Instruction:
Extract exactly the run of lines starting at the line that holds "place('cover_pot', coverPot(), finish(COLOURS.pot, 0.25));" and ending at the line that holds "the imported solids.", both included.

== Records supplied

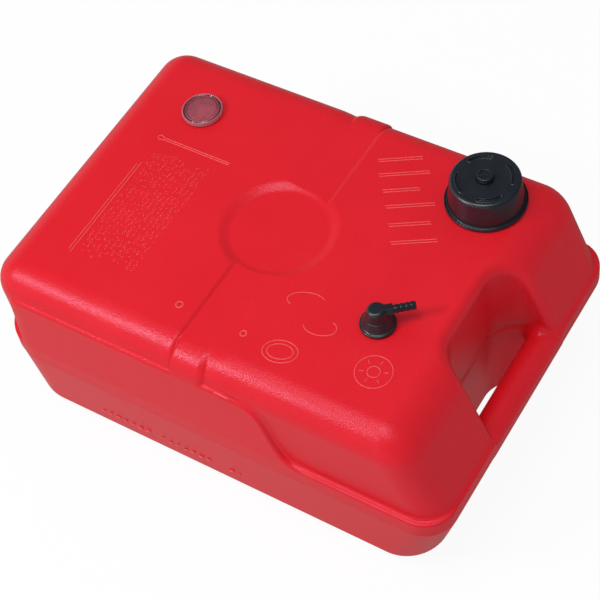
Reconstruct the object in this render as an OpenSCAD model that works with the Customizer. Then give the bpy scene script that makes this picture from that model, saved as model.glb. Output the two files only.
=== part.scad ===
// Portable outboard fuel tank: a blow-moulded shell with a screw cap and vent, a swivelling
// hose outlet on a dip tube, and a float gauge that turns its pointer with a twisted strip.

/* [Tank shell] */
// Overall length, along X
tank_l = 510; // [480:1:560]
// Overall width at the belt, along Y
tank_w = 360; // [340:1:400]
// Height of the top panel above the ground
tank_h = 209; // [195:1:240]
// Wall thickness of the moulding
wall = 3.5; // [2.5:0.1:5]
// Height of the mould's parting line, where the shell is widest
part_z = 92; // [80:1:105]
// Height of the ledge on top of the belt
ledge_z = 112; // [108:1:122]
// Step of the belt over the lower half, at the parting line
part_step = 0.4; // [0.2:0.1:1]
// How far the belt and the side panels stand proud of the upper body
belt_step = 6.5; // [4:0.5:9]
// Width of the ledge at the handle end
end_ledge = 3; // [3:0.5:8]
// Plan radius of the belt's corners at the rear
corner_r = 48; // [40:1:56]
// Plan radius of the belt's corners at the handle end
end_r = 33; // [30:1:40]
// Radius of the edge round the bottom
foot_r = 16; // [10:1:22]
// How far the sides and the rear end draw in towards the bottom
taper = 8; // [4:0.5:14]
// How far the handle end draws in towards the bottom
taper_handle = 28; // [18:1:34]
// Draft of the upper side walls
draft = 1.5; // [0.5:0.5:4]
// Radius of the edge round the top
top_r = 30; // [24:1:36]
// How far the sloping handle end leans back over its height
slope_run = 37; // [28:1:40]

/* [Side panels] */
// Height of the panels' top edge, measured down from the top
panel_drop = 28; // [22:1:40]
// Distance of the panels' rear edge from the rear end
panel_rear = 33; // [26:1:60]
// Where the panels' S-curve begins, measured from the middle of the tank
panel_turn = 42; // [20:1:60]
// Length of the S-curve
panel_run = 56; // [40:1:80]
// How far the panels' faces lean in, at their top
panel_draft = 4; // [2:0.5:5]

/* [Strap channel and dish] */
// Offset of the strap channel and dish from the middle, towards the rear
strap_back = 11; // [0:1:30]
// Width of the strap channel
strap_w = 35; // [25:1:50]
// Depth of the strap channel below the top
strap_drop = 2.5; // [1.5:0.5:4]
// Radius of the round dish in the top
dish_r = 58.5; // [45:0.5:70]
// Depth of the dish below the top
dish_drop = 5; // [3.5:0.5:7]
// Width of the sloping edge of the dish and of the channel
lip = 4; // [2:0.5:6]

/* [Handle] */
// Depth of the hand pocket from the handle end
pocket_l = 61.5; // [55:0.5:75]
// Width of the hand pocket
pocket_w = 126; // [105:1:140]
// Radius of the pocket's inner corners
pocket_r = 16; // [8:1:24]
// Diameter of the grip
grip_d = 33; // [26:0.5:38]
// How much of the grip's round is cut flat, flush with the handle end
grip_flat = 1.3; // [0.8:0.1:2]
// Height of the grip's axis above the parting line
grip_up = 6; // [0:1:10]

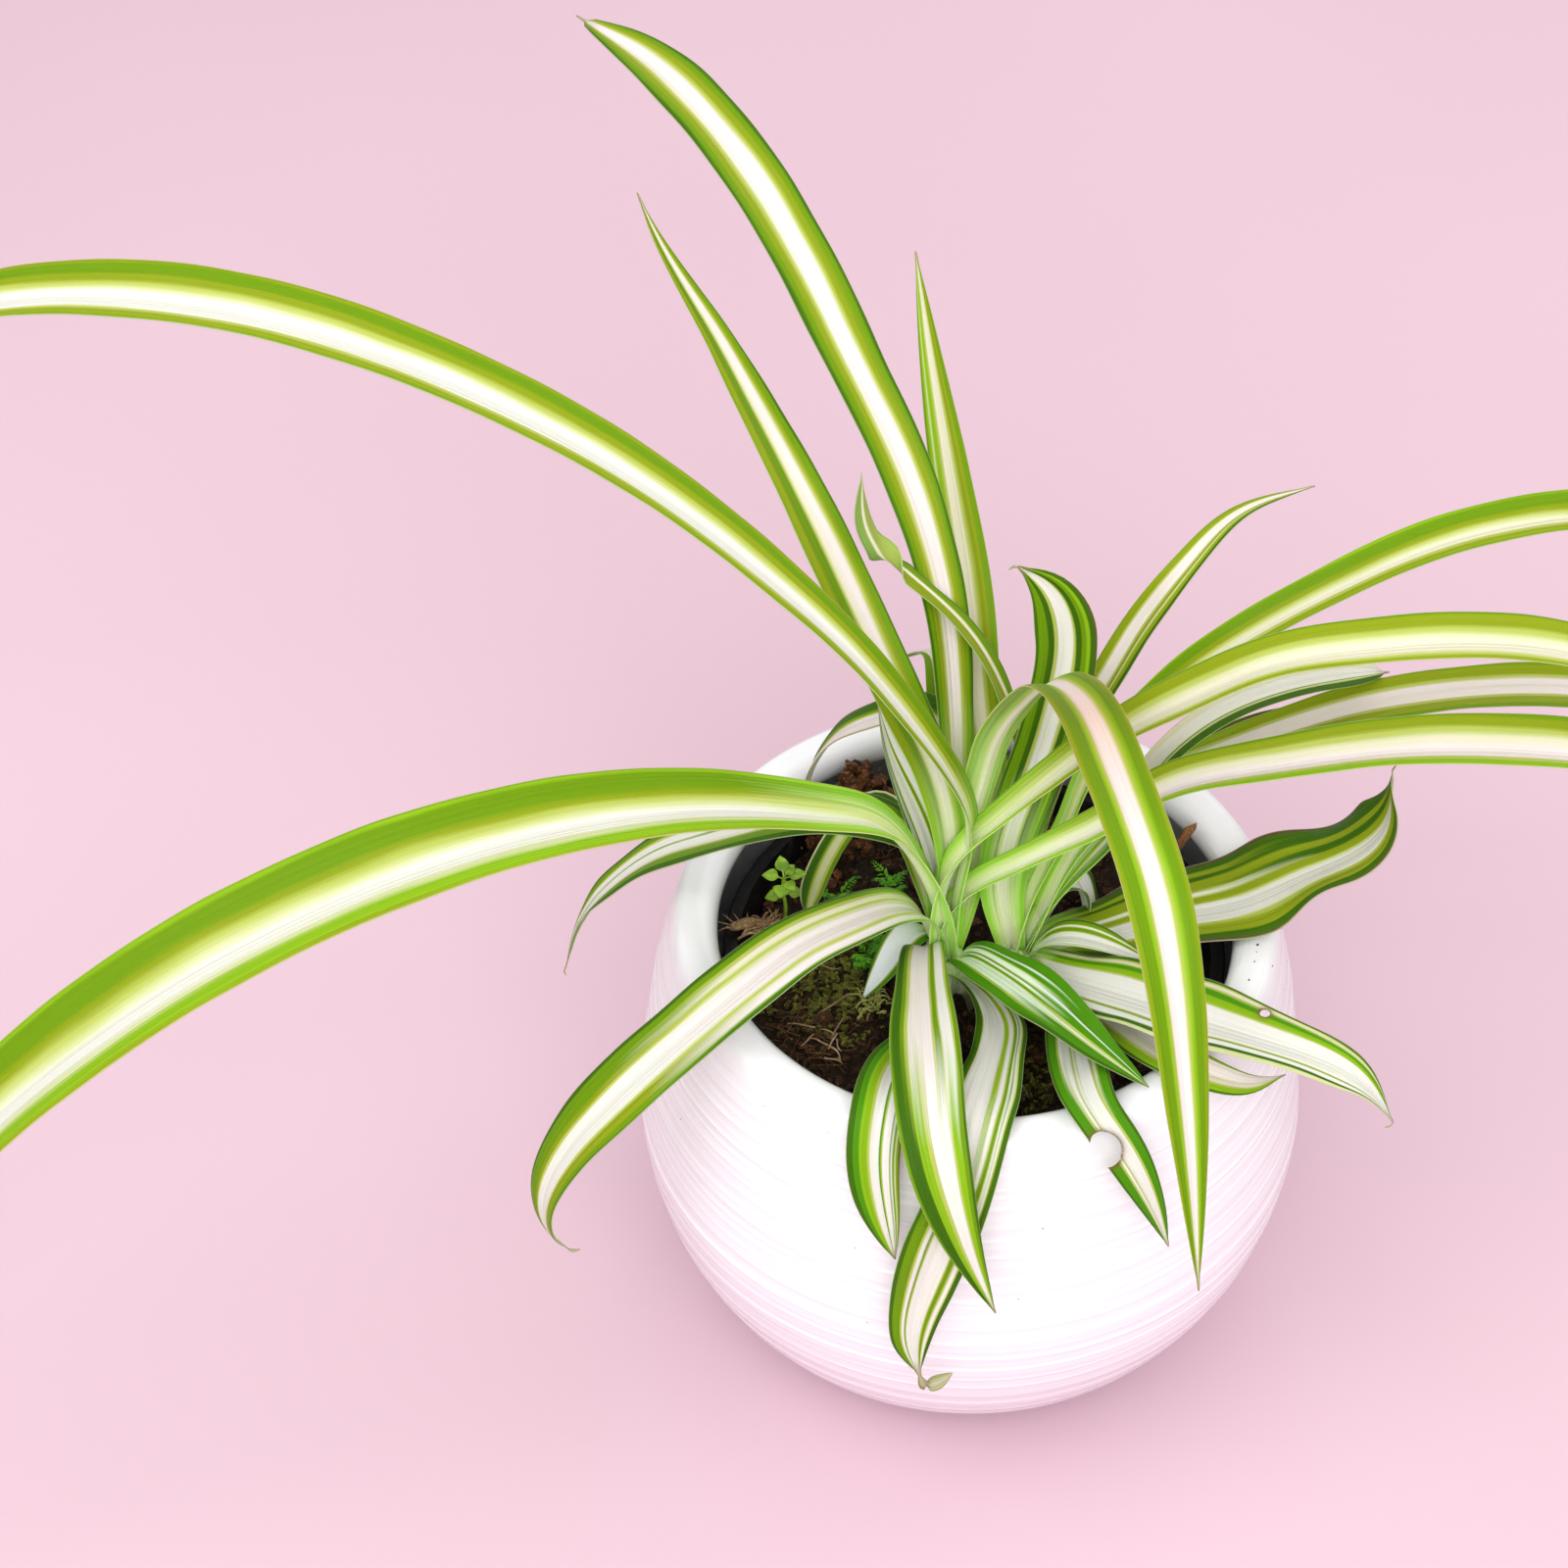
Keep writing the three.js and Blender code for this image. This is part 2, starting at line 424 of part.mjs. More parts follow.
// Directions at a place on a leaf: along it, across it, and out of its upper face.
function leafFrame(leaf, curve, t) {
  const first = leaf.course[0];
  const last = leaf.course[leaf.course.length - 1];
  const level = new THREE.Vector3(first[1] - last[1], last[0] - first[0], 0).normalize();
  const along = curve.getTangentAt(t);
  const across = level.clone().addScaledVector(along, -level.dot(along)).normalize();
  const roll = THREE.MathUtils.lerp(leaf.roll[0], leaf.roll[1], t);
  across.applyAxisAngle(along, THREE.MathUtils.degToRad(roll));
  const up = new THREE.Vector3().crossVectors(along, across).normalize();
  return { across, up };
}

// One stretch of a leaf between two shares of its length: a gutter of three points across on the
// upper face and three on the lower, split into triangles alike on both.
function leafStretch(leaf, curve, from, to) {
  const span = (to - from) * curve.getLength();
  const steps = Math.max(Math.ceil(span / STATION_SPACING), 3);
  const points = [];
  for (let i = 0; i <= steps; i += 1) {
    const t = Math.min(from + ((to - from) * i) / steps, 1);
    const centre = curve.getPointAt(t);
    const { across, up } = leafFrame(leaf, curve, t);
    const half = leafWidth(leaf, t) / 2;
    const fold = leafFold(leaf, t);
    const fade = Math.min(half / 4, 1);
    for (const face of [1, -1]) {
      for (const side of [-1, 0, 1]) {
        const phase = t * EDGE_WAVES * 2 * Math.PI + side * 1.4;
        const wave = (leaf.wave ?? 0) * fade * Math.sin(phase) * Math.abs(side);
        const thickness = side === 0 ? BLADE_THICKNESS : EDGE_THICKNESS;
        const point = centre.clone()
          .addScaledVector(across, side * half * Math.cos(fold))
          .addScaledVector(up, Math.abs(side) * half * Math.sin(fold) + wave + (face * thickness) / 2);
        points.push(point.toArray());
      }
    }
  }
  const triangles = [];
  for (let i = 0; i < steps; i += 1) {
    const here = i * 6;
    const next = here + 6;
    for (const j of [0, 1]) {
      triangles.push([here + j, next + j, next + j + 1], [here + j, next + j + 1, here + j + 1]);
      triangles.push([here + j + 3, next + j + 4, next + j + 3], [here + j + 3, here + j + 4, next + j + 4]);
    }
    triangles.push([here, here + 3, next + 3], [here, next + 3, next]);
    triangles.push([here + 2, next + 2, next + 5], [here + 2, next + 5, here + 5]);
  }
  const end = steps * 6;
  for (const j of [0, 1]) {
    triangles.push([j, j + 1, j + 4], [j, j + 4, j + 3]);
    triangles.push([end + j, end + j + 4, end + j + 1], [end + j, end + j + 3, end + j + 4]);
  }
  return geometryFrom(points, triangles);
}

function leafCurve(leaf) {
  const curve = new THREE.CatmullRomCurve3(leaf.course.map((point) => new THREE.Vector3(...point)));
  curve.arcLengthDivisions = 600;
  return curve;
}

// The blade of a leaf, from just past its foot to its tip.
function leafBlade(leaf) {
  const curve = leafCurve(leaf);
  const start = (leaf.foot + GAP) / curve.getLength();
  return leafStretch(leaf, curve, start, 1);
}

// The clump: its rootstock, with the feet of all the leaves fused to it. Bubbles shut in where feet
// meet are left out by keeping the largest piece.
function clump() {
  let solid = toSolid(rootstock(0, ROOTSTOCK.top));
  for (const leaf of LEAVES) {
    const curve = leafCurve(leaf);
    const stub = leafStretch(leaf, curve, 0, leaf.foot / curve.getLength());
    solid = solid.add(toSolid(stub));
  }
  const pieces = solid.decompose();
  pieces.sort((a, b) => b.volume() - a.volume());
  return fromSolid(pieces[0]);
}

// The weed: a thin stem in its own hole in the soil, with a pair of leaves low on it and a tuft on top.
function seedling() {
  let solid = toSolid(peg(SEEDLING.stem, SEEDLING.foot, SEEDLING.top, SEEDLING_SIDES));
  for (const leaf of SEEDLING.leaves) {
    const outline = new THREE.Shape();
    outline.moveTo(0, -0.3);
    outline.lineTo(leaf.length * 0.3, -0.35);
    outline.quadraticCurveTo(leaf.length * 0.62, -leaf.width * 0.8, leaf.length, 0);
    outline.quadraticCurveTo(leaf.length * 0.62, leaf.width * 0.8, leaf.length * 0.3, 0.35);
    outline.lineTo(0, 0.3);
    const blade = new THREE.ExtrudeGeometry(outline, { depth: 0.7, bevelEnabled: false, curveSegments: 2 });
    blade.rotateY(-THREE.MathUtils.degToRad(leaf.rise));
    blade.rotateZ(THREE.MathUtils.degToRad(leaf.bearing));
    blade.translate(0, 0, leaf.height);
    solid = solid.add(toSolid(blade));
  }
  const geometry = fromSolid(solid);
  geometry.translate(SEEDLING.x, SEEDLING.y, 0);
  return geometry;
}

// A bit of twig or bark: a five-sided section carried along its course.
function twig(bit) {
  const course = new THREE.CatmullRomCurve3(bit.course.map((point) => new THREE.Vector3(...point)));
  const section = new THREE.Shape();
  for (let i = 0; i < 5; i += 1) {
    const angle = (i / 5) * 2 * Math.PI;
    const x = bit.thick * Math.cos(angle);
    const y = bit.wide * Math.sin(angle);
    if (i === 0) {
      section.moveTo(x, y);
    } else {
      section.lineTo(x, y);
    }
  }
  return new THREE.ExtrudeGeometry(section, { steps: 7, extrudePath: course, bevelEnabled: false });
}

function finish(colour, roughness) {
  return new THREE.MeshStandardMaterial({ color: colour, roughness, metalness: 0, flatShading: true });
}

const plant = new THREE.Group();

function place(name, geometry, material) {
  const mesh = new THREE.Mesh(geometry, material);
  mesh.name = name;
  plant.add(mesh);
}

place('cover_pot', coverPot(), finish(COLOURS.pot, 0.25));
place('nursery_pot', nurseryPot(), finish(COLOURS.liner, 0.6));
place('soil', soil(), finish(COLOURS.soil, 0.95));
place('clump', clump(), finish(COLOURS.crown, 0.5));
for (const leaf of LEAVES) {
  place(leaf.name, leafBlade(leaf), finish(COLOURS.leaf, 0.45));
}
place('seedling', seedling(), finish(COLOURS.seedling, 0.5));
for (const bit of BITS) {
  place(bit.name, twig(bit), finish(COLOURS[bit.colour], 0.9));
}

export default plant;
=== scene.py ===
"""Looks of the potted spider plant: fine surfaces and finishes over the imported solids.

Sizes are millimetres in the frame of the part, turned into metres where a mesh is made. Lights and
camera stand in metres, and colours are in linear light.
"""
from types import SimpleNamespace as Namespace
import bpy
import numpy as np
from mathutils import Matrix, Vector
from numpy import (array, clip, concatenate, cos, exp, hypot, linspace, minimum, pi, radians, sin,
                   sqrt, vstack, where)


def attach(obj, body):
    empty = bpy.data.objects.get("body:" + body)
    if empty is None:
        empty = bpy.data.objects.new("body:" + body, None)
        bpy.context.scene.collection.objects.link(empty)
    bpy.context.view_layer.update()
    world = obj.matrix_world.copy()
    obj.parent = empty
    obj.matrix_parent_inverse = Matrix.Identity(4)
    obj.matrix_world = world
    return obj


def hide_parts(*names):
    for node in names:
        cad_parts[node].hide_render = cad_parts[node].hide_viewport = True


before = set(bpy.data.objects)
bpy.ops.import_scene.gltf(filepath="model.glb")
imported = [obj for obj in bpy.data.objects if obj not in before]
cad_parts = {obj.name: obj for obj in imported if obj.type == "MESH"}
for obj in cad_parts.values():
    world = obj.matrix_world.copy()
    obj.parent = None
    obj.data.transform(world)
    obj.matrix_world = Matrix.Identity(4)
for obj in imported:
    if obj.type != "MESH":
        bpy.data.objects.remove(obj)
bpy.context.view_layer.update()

MM = 0.001
TAU = 2 * pi


def turned(x, y, angle):
    """Two coordinates turned by an angle: x cos a - y sin a and x sin a + y cos a."""
    c, s = cos(angle), sin(angle)
    return x * c - y * s, x * s + y * c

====

Solution for this exercise:
place('cover_pot', coverPot(), finish(COLOURS.pot, 0.25));
place('nursery_pot', nurseryPot(), finish(COLOURS.liner, 0.6));
place('soil', soil(), finish(COLOURS.soil, 0.95));
place('clump', clump(), finish(COLOURS.crown, 0.5));
for (const leaf of LEAVES) {
  place(leaf.name, leafBlade(leaf), finish(COLOURS.leaf, 0.45));
}
place('seedling', seedling(), finish(COLOURS.seedling, 0.5));
for (const bit of BITS) {
  place(bit.name, twig(bit), finish(COLOURS[bit.colour], 0.9));
}

export default plant;
=== scene.py ===
"""Looks of the potted spider plant: fine surfaces and finishes over the imported solids.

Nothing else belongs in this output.